## start
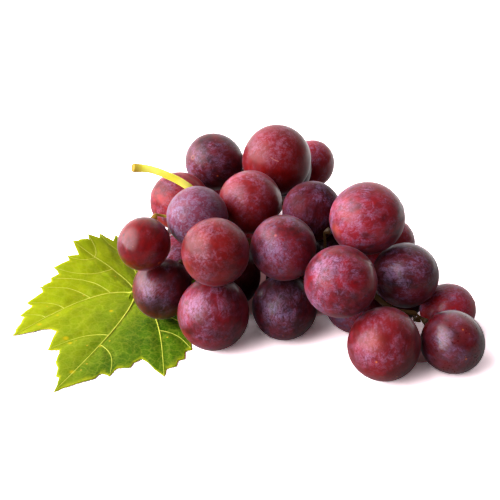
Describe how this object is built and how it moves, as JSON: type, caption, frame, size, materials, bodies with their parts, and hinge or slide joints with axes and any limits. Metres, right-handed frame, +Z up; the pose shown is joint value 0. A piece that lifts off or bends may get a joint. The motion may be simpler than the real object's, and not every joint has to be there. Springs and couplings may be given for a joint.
{
  "type": "bunch of grapes",
  "caption": "Lying bunch of red table grapes on a branching yellow-green stalk, with a toothed vine leaf tucked under its stalk end.",
  "frame": {"origin": "on the resting surface, under the middle of the bounding box", "axes": "+Z up from the resting surface, +X from the cut stalk towards the tip of the bunch, +Y away from the leaf towards the far shoulder"},
  "size_m": [0.1716, 0.1566, 0.0593],
  "materials": {
    "red_skin": "satin red grape skin with a thin waxy bloom",
    "plum_skin": "satin dark purple grape skin with a thin waxy bloom",
    "dusky_skin": "dull pinkish purple grape skin under a thick lilac bloom",
    "stem": "satin yellow-green stalk, brown at its cut end",
    "leaf": "satin yellow-green blade with pale veins"
  },
  "bodies": {
    "root": {"stem": "stem", "leaf": "leaf", "berry_01": "plum_skin", "berry_02": "red_skin", "berry_03": "plum_skin", "berry_04": "plum_skin", "berry_05": "red_skin", "berry_06": "dusky_skin", "berry_07": "red_skin", "berry_08": "plum_skin", "berry_09": "red_skin", "berry_10": "plum_skin", "berry_11": "red_skin", "berry_12": "plum_skin", "berry_13": "dusky_skin", "berry_14": "dusky_skin", "berry_15": "plum_skin", "berry_16": "dusky_skin", "berry_17": "plum_skin", "berry_18": "plum_skin", "berry_19": "dusky_skin", "berry_20": "red_skin", "berry_21": "plum_skin", "berry_22": "dusky_skin", "berry_23": "plum_skin", "berry_24": "plum_skin", "berry_25": "red_skin", "berry_26": "red_skin", "berry_27": "red_skin", "berry_28": "dusky_skin", "berry_29": "plum_skin", "berry_30": "red_skin", "berry_31": "plum_skin", "berry_32": "plum_skin", "berry_33": "plum_skin", "berry_34": "plum_skin", "berry_35": "dusky_skin"}
  },
  "joints": []
}
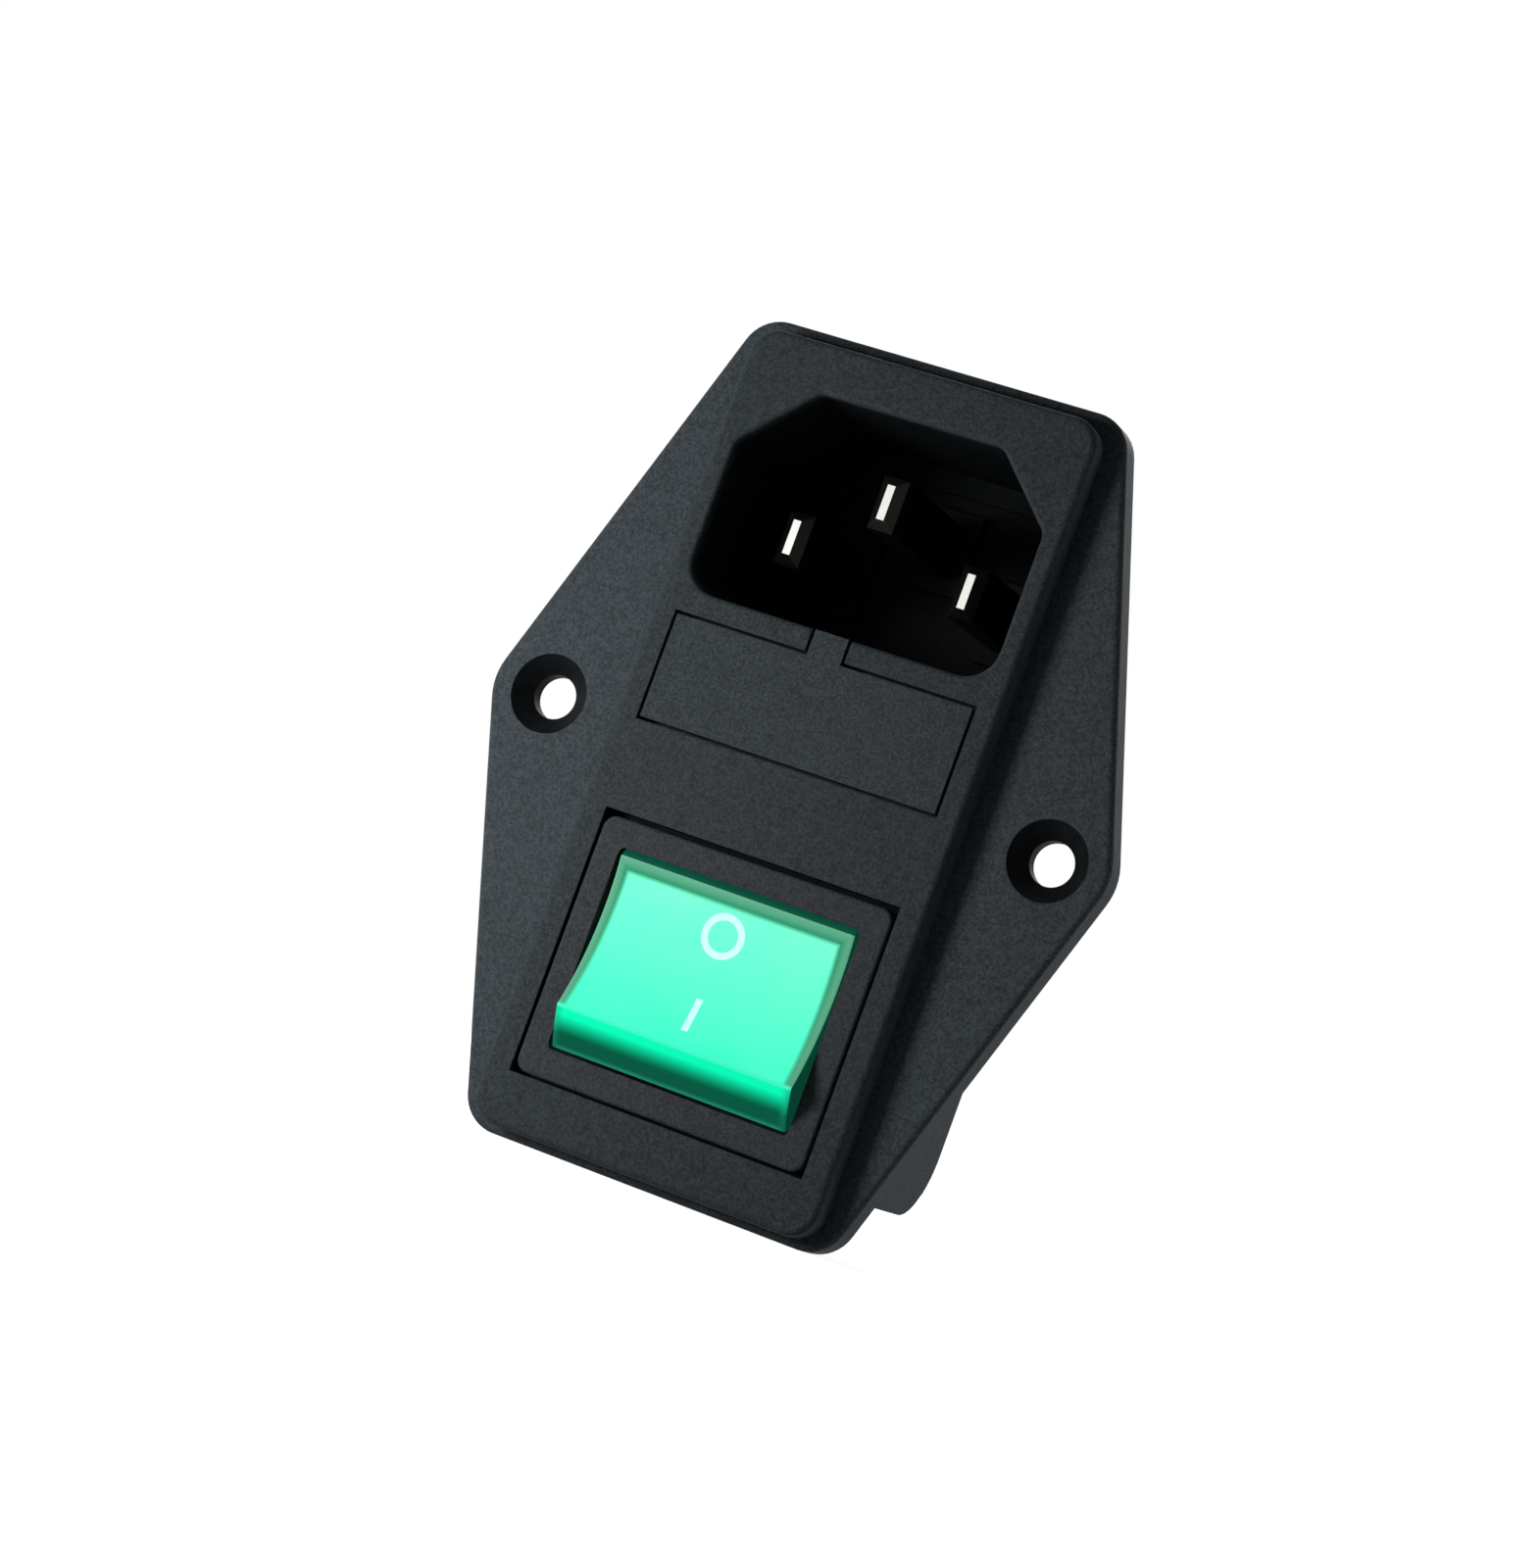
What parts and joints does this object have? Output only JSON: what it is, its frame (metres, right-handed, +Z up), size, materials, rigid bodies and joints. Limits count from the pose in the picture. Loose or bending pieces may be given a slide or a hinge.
## end
» **The request**: Repeat every line of the material exactly as given.

» **Answer**:
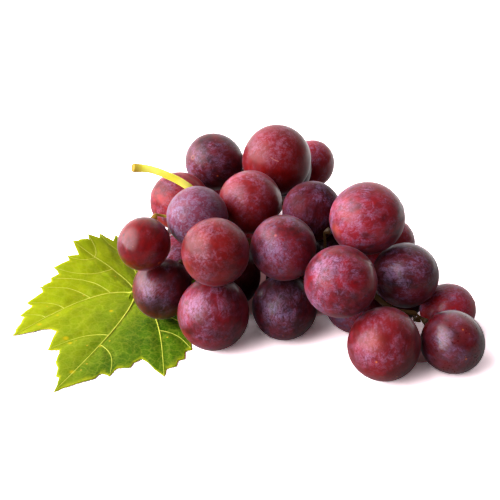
Describe how this object is built and how it moves, as JSON: type, caption, frame, size, materials, bodies with their parts, and hinge or slide joints with axes and any limits. Metres, right-handed frame, +Z up; the pose shown is joint value 0. A piece that lifts off or bends may get a joint. The motion may be simpler than the real object's, and not every joint has to be there. Springs and couplings may be given for a joint.
{
  "type": "bunch of grapes",
  "caption": "Lying bunch of red table grapes on a branching yellow-green stalk, with a toothed vine leaf tucked under its stalk end.",
  "frame": {"origin": "on the resting surface, under the middle of the bounding box", "axes": "+Z up from the resting surface, +X from the cut stalk towards the tip of the bunch, +Y away from the leaf towards the far shoulder"},
  "size_m": [0.1716, 0.1566, 0.0593],
  "materials": {
    "red_skin": "satin red grape skin with a thin waxy bloom",
    "plum_skin": "satin dark purple grape skin with a thin waxy bloom",
    "dusky_skin": "dull pinkish purple grape skin under a thick lilac bloom",
    "stem": "satin yellow-green stalk, brown at its cut end",
    "leaf": "satin yellow-green blade with pale veins"
  },
  "bodies": {
    "root": {"stem": "stem", "leaf": "leaf", "berry_01": "plum_skin", "berry_02": "red_skin", "berry_03": "plum_skin", "berry_04": "plum_skin", "berry_05": "red_skin", "berry_06": "dusky_skin", "berry_07": "red_skin", "berry_08": "plum_skin", "berry_09": "red_skin", "berry_10": "plum_skin", "berry_11": "red_skin", "berry_12": "plum_skin", "berry_13": "dusky_skin", "berry_14": "dusky_skin", "berry_15": "plum_skin", "berry_16": "dusky_skin", "berry_17": "plum_skin", "berry_18": "plum_skin", "berry_19": "dusky_skin", "berry_20": "red_skin", "berry_21": "plum_skin", "berry_22": "dusky_skin", "berry_23": "plum_skin", "berry_24": "plum_skin", "berry_25": "red_skin", "berry_26": "red_skin", "berry_27": "red_skin", "berry_28": "dusky_skin", "berry_29": "plum_skin", "berry_30": "red_skin", "berry_31": "plum_skin", "berry_32": "plum_skin", "berry_33": "plum_skin", "berry_34": "plum_skin", "berry_35": "dusky_skin"}
  },
  "joints": []
}
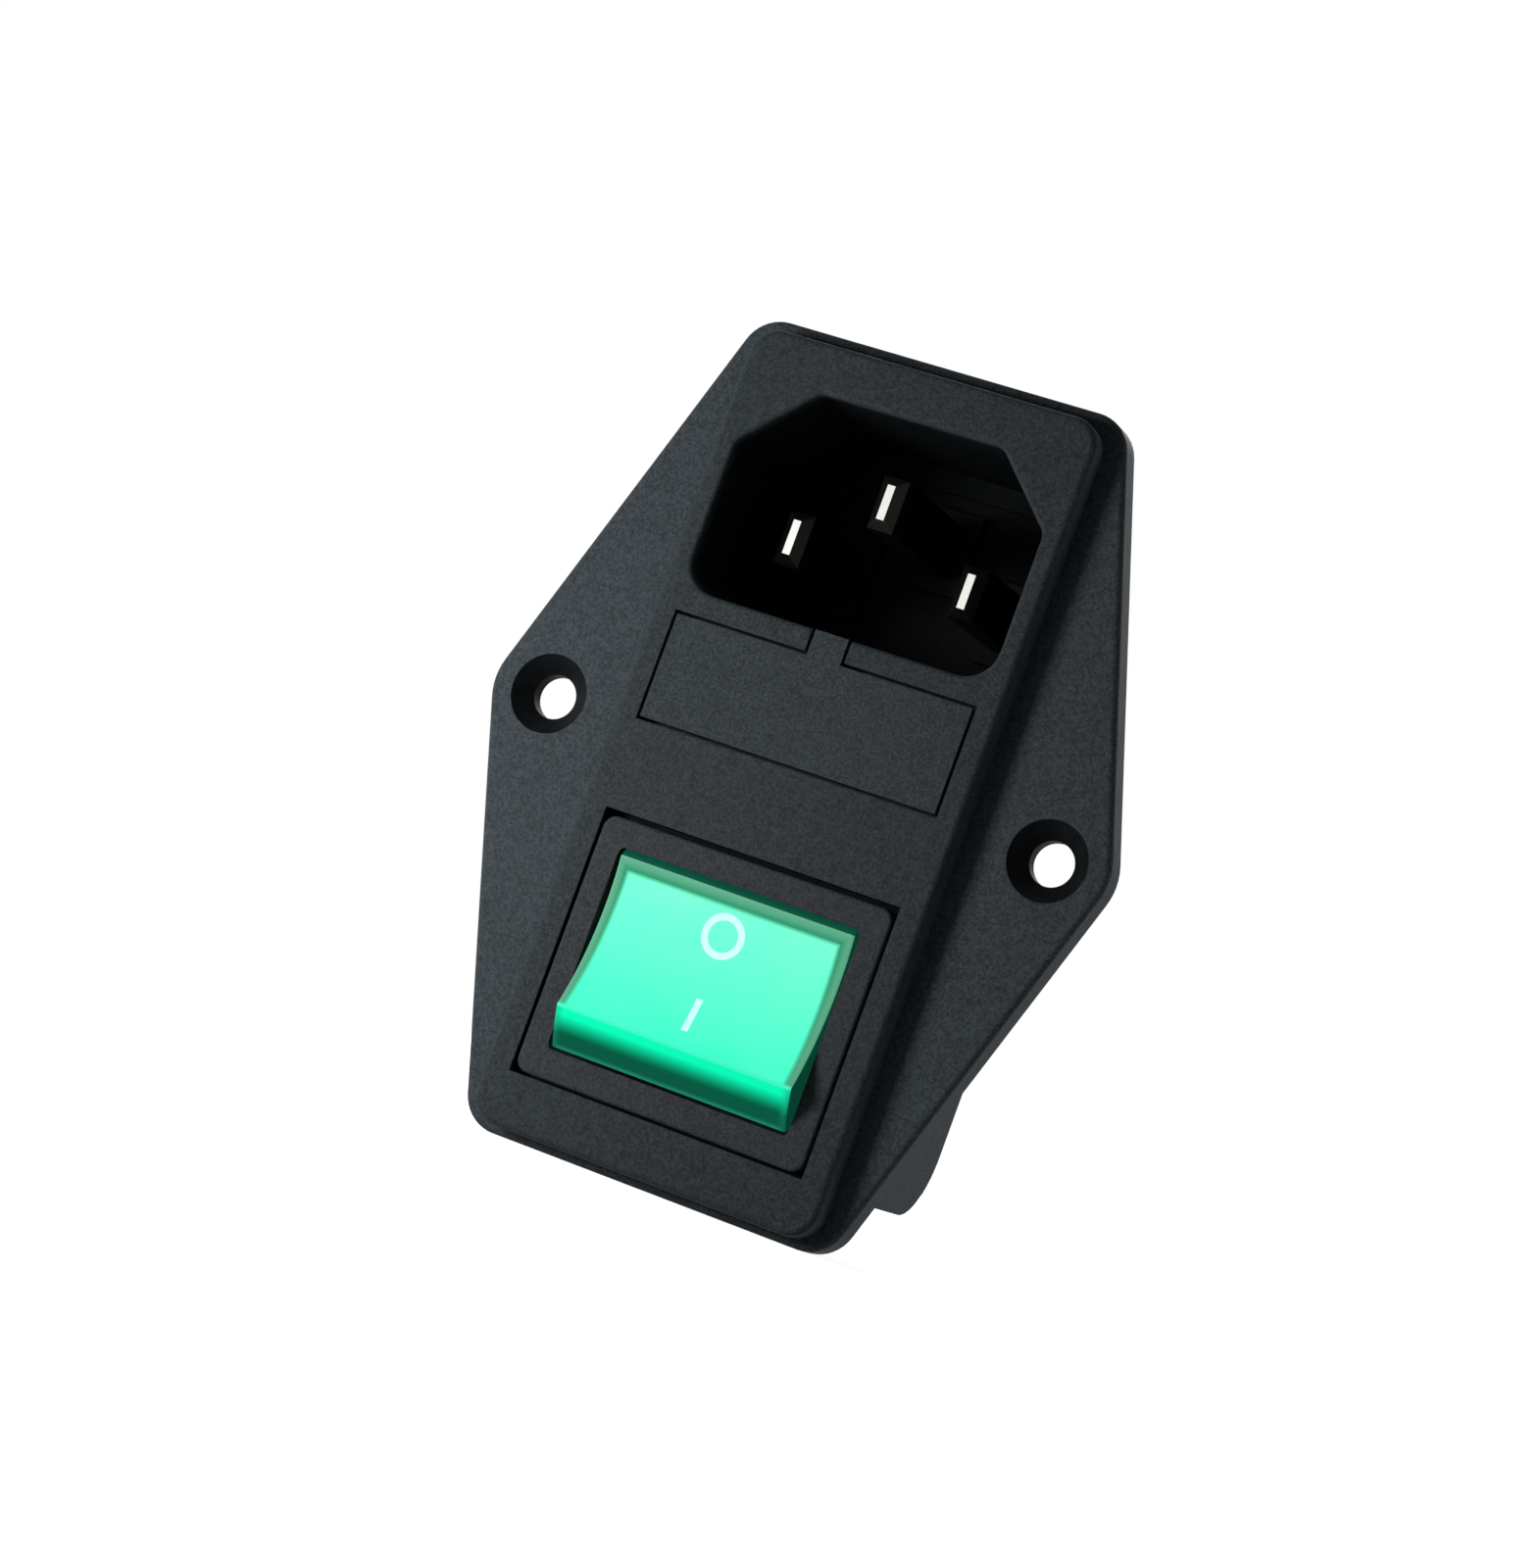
What parts and joints does this object have? Output only JSON: what it is, its frame (metres, right-handed, +Z up), size, materials, rigid bodies and joints. Limits count from the pose in the picture. Loose or bending pieces may be given a slide or a hinge.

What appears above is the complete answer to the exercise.